▽
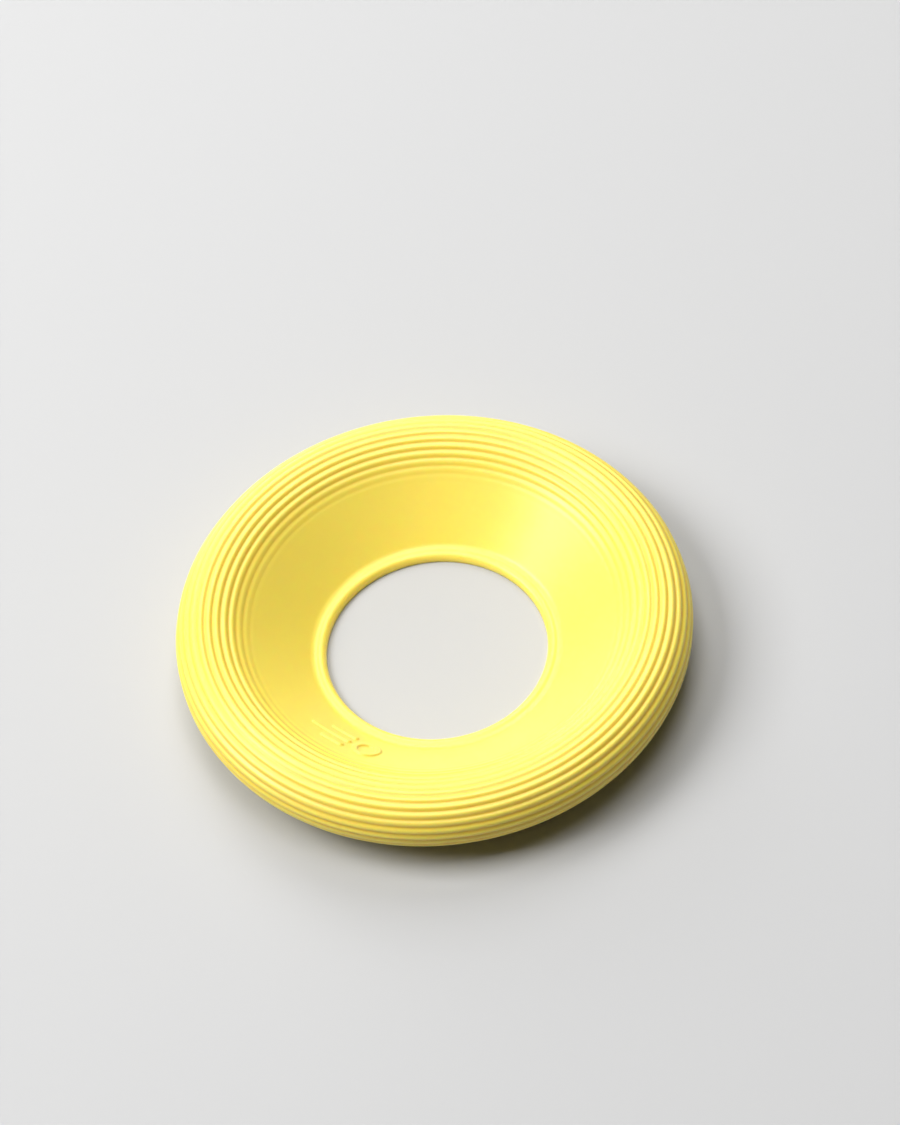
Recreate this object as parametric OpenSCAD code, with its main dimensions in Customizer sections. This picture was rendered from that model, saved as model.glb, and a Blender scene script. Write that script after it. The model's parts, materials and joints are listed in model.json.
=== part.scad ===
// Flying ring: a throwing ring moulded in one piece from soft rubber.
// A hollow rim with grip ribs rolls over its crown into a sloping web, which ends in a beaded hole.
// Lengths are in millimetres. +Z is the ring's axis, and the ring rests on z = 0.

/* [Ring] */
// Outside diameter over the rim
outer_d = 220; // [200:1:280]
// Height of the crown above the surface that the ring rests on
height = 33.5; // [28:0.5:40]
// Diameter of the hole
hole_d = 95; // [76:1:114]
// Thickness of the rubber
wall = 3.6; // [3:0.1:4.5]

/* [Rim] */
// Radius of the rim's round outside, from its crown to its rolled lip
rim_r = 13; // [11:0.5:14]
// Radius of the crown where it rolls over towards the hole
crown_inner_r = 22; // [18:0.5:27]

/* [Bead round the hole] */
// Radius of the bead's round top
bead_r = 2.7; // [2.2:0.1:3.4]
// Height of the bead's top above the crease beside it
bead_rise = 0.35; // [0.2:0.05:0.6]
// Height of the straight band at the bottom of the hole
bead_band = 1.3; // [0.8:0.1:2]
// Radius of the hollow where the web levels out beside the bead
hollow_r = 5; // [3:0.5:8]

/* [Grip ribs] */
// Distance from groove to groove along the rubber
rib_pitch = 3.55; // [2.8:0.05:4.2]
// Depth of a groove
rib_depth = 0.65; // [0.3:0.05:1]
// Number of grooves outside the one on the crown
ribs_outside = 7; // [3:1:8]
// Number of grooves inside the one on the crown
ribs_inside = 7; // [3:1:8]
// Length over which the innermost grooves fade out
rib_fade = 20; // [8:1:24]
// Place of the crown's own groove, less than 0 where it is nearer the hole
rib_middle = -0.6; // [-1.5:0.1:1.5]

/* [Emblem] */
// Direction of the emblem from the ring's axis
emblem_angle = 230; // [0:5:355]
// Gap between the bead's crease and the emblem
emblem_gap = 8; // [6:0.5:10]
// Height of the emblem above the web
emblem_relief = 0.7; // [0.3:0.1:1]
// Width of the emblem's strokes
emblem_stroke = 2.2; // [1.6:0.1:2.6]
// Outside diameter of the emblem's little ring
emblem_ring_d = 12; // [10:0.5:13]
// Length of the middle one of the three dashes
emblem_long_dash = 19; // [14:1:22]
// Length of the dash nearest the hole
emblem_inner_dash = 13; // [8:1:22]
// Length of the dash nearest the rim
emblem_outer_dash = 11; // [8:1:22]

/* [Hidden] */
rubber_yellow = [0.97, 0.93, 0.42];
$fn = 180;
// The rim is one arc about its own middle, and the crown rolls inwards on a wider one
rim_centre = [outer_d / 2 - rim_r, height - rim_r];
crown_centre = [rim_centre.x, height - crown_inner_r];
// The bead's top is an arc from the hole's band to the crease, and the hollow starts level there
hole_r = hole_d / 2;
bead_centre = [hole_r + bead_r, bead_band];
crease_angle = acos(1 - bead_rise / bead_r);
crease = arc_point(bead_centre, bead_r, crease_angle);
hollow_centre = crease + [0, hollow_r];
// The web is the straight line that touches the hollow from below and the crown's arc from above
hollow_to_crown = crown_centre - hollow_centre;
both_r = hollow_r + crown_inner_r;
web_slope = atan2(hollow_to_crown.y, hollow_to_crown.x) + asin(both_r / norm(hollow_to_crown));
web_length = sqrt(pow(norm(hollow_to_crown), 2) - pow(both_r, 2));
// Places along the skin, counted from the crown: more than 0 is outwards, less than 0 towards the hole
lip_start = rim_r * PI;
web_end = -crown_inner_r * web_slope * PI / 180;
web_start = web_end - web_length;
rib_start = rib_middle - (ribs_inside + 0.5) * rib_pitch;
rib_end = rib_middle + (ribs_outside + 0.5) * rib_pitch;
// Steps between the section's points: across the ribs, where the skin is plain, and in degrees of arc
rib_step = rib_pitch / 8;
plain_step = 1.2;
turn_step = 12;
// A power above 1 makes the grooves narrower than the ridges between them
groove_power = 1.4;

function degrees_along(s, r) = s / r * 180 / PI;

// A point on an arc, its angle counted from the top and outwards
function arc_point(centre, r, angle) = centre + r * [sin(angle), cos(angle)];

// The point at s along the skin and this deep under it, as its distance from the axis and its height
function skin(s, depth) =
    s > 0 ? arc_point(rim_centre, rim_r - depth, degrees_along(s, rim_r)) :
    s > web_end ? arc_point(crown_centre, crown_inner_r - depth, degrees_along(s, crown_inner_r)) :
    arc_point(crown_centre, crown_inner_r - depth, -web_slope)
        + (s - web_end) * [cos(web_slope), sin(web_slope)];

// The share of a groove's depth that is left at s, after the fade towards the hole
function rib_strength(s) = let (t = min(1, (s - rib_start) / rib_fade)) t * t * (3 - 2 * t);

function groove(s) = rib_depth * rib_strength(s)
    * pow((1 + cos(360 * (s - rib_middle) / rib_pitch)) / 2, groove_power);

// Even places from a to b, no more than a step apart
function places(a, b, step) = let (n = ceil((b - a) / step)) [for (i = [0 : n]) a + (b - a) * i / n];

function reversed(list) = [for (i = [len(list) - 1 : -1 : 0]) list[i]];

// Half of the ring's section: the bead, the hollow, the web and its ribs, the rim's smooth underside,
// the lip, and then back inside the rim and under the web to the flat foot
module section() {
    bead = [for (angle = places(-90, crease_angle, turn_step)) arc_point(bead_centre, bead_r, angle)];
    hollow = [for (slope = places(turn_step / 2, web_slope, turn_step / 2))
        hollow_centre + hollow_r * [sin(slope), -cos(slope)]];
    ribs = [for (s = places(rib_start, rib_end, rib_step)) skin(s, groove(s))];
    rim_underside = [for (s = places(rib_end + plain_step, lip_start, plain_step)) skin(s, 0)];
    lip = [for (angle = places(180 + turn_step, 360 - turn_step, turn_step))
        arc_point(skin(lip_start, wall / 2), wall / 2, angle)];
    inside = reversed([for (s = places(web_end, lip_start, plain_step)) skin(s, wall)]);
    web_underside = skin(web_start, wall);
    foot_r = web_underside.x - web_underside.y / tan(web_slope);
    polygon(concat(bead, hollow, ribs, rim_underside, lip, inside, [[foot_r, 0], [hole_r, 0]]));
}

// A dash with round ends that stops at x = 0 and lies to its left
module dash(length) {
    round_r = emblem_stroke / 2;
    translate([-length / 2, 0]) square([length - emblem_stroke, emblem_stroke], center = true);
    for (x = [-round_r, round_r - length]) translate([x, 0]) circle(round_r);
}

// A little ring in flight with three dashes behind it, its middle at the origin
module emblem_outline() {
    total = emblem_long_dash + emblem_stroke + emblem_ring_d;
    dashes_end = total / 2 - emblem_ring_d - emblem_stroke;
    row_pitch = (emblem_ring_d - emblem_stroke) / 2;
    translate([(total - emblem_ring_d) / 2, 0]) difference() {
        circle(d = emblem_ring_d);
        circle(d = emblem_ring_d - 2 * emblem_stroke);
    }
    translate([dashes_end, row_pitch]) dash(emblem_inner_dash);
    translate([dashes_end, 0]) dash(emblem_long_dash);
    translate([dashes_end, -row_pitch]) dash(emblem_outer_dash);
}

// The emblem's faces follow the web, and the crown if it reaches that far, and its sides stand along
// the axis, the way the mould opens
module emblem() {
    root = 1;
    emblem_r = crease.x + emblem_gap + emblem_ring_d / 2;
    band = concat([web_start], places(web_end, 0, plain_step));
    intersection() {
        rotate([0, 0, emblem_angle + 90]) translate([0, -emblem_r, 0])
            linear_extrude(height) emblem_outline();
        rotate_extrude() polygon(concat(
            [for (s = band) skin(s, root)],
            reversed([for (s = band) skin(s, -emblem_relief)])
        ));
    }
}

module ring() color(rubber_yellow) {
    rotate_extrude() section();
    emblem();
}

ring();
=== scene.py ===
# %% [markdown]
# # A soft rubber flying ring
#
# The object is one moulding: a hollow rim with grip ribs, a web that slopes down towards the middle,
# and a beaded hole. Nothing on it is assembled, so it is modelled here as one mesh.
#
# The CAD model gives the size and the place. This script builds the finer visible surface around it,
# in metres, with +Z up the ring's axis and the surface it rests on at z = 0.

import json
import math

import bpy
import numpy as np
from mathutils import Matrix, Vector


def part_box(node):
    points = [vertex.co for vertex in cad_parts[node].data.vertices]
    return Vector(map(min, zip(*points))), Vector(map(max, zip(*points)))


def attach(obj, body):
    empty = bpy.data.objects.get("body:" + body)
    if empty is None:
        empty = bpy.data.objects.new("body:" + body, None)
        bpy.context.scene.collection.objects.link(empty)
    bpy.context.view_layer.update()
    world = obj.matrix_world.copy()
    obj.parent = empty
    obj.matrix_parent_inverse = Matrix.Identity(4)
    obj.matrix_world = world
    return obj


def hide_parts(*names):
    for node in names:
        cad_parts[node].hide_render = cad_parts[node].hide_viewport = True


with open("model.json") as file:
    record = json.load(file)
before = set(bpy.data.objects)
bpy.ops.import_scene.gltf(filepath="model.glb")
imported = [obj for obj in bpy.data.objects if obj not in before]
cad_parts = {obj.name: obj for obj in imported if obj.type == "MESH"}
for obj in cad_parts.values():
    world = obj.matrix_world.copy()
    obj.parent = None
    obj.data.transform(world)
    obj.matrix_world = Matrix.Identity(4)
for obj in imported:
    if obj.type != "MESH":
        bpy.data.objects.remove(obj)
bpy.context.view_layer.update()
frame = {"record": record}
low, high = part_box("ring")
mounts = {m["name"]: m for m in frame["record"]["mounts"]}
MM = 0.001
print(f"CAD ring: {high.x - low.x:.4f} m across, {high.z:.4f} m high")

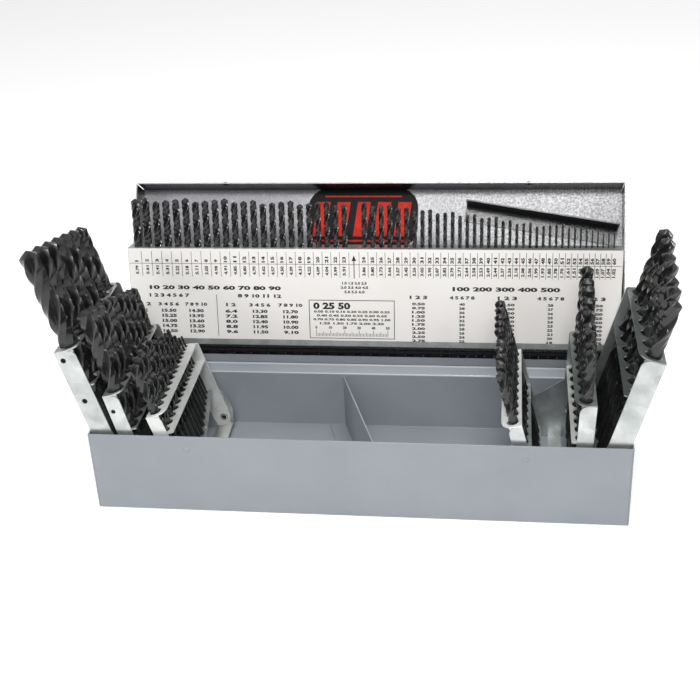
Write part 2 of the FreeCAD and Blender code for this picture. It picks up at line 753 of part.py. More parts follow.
△
Aim: Go through the records. Copy each line where "points" appears.

Written solution:
// Steps between the section's points: across the ribs, where the skin is plain, and in degrees of arc
    points = [vertex.co for vertex in cad_parts[node].data.vertices]
    return Vector(map(min, zip(*points))), Vector(map(max, zip(*points)))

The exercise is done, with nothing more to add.